Ms. Leddy’s and Ms. Hawkins’ method reinterprets a tenet that has been central to many in literacy instruction.
“It’s been an axiom that children should write about what they know,” Ms. Leddy said. “That can mean writing from personal experience. But our interpretation is that we can help them know something, and that opens up a lot of areas for them.”
A memoir, a speech at a memorial service, and a college essay all offer testament to the need to know how to write from personal experience, said Ms. Hawkins. But “it’s a tremendous missed opportunity if all a kid writes about is what he knows.”

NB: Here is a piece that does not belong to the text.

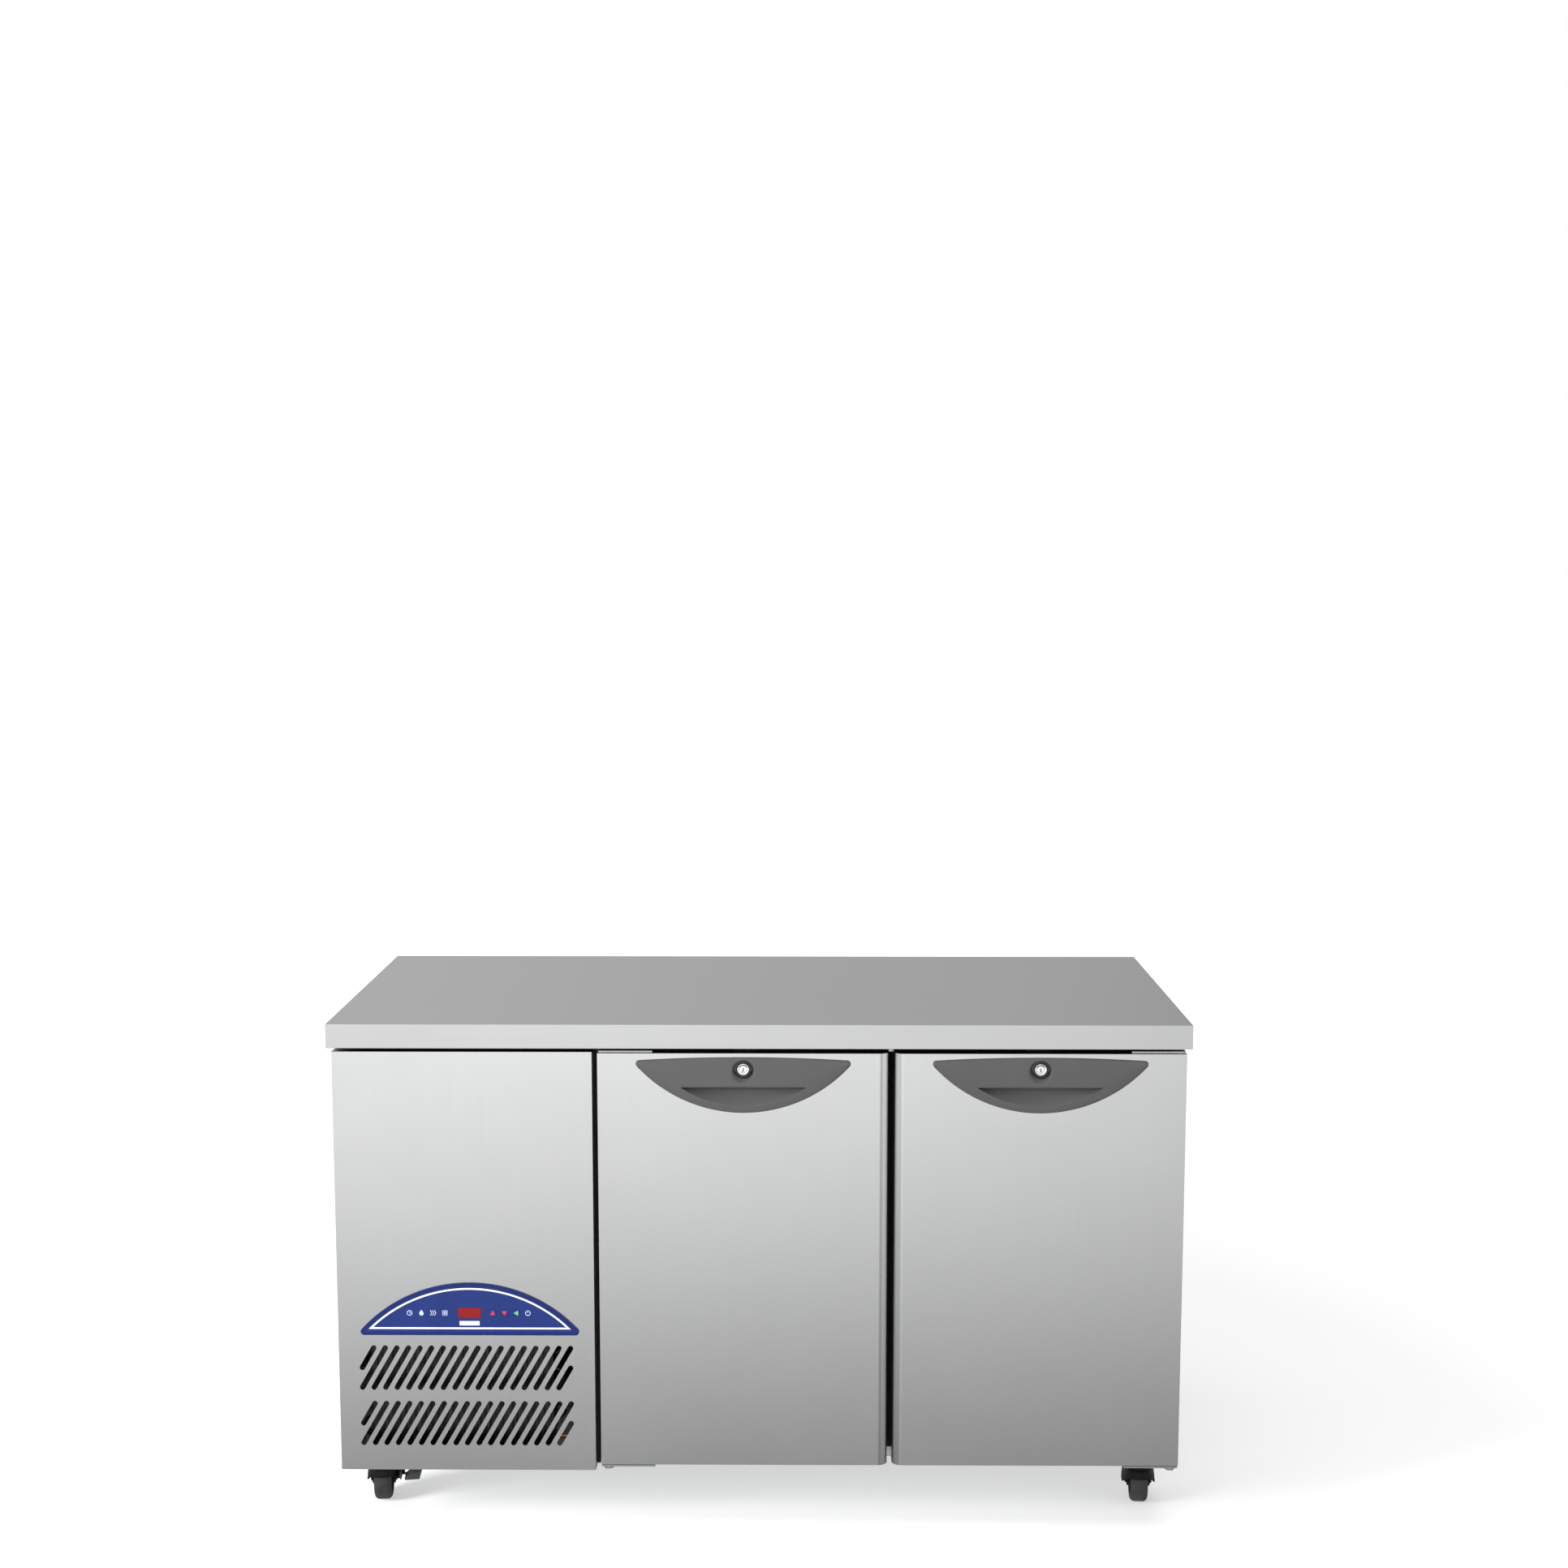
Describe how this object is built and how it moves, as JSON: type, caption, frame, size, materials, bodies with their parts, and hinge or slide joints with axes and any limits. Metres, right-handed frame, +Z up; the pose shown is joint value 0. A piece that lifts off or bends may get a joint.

Accordingly, when Ms. Leddy teaches The Lorax, she walks through the text repeatedly with students, discussing it from a different angle each time. When they’re through, students learn to write short “hand paragraphs,” with the thumb as the topic sentence—the Lorax cares for the Earth—followed by three examples of how he does that and a “pinky sentence” restating the interpretation.
Catherine Snow, a literacy expert and professor of education at the Harvard Graduate School of Education in Cambridge, Mass., welcomes the shift to text-based writing, saying that personal narrative has been overemphasized in most language arts classrooms.
But the risk in focusing writing exclusively on text, she said, is that many students will not be interested enough in the reading to analyze it. The text-based skills can be taught, though, through topics and texts carefully chosen to engage students, Ms. Snow said.
In a Harvard project being developed in several districts in Maryland and Massachusetts, 4th through 7th graders tackle topics that fire them up, such as whether Tater Tots should be served in the cafeteria, Ms. Snow said. Such questions drive them back to their readings to search for information they can use to build well-founded arguments, she said.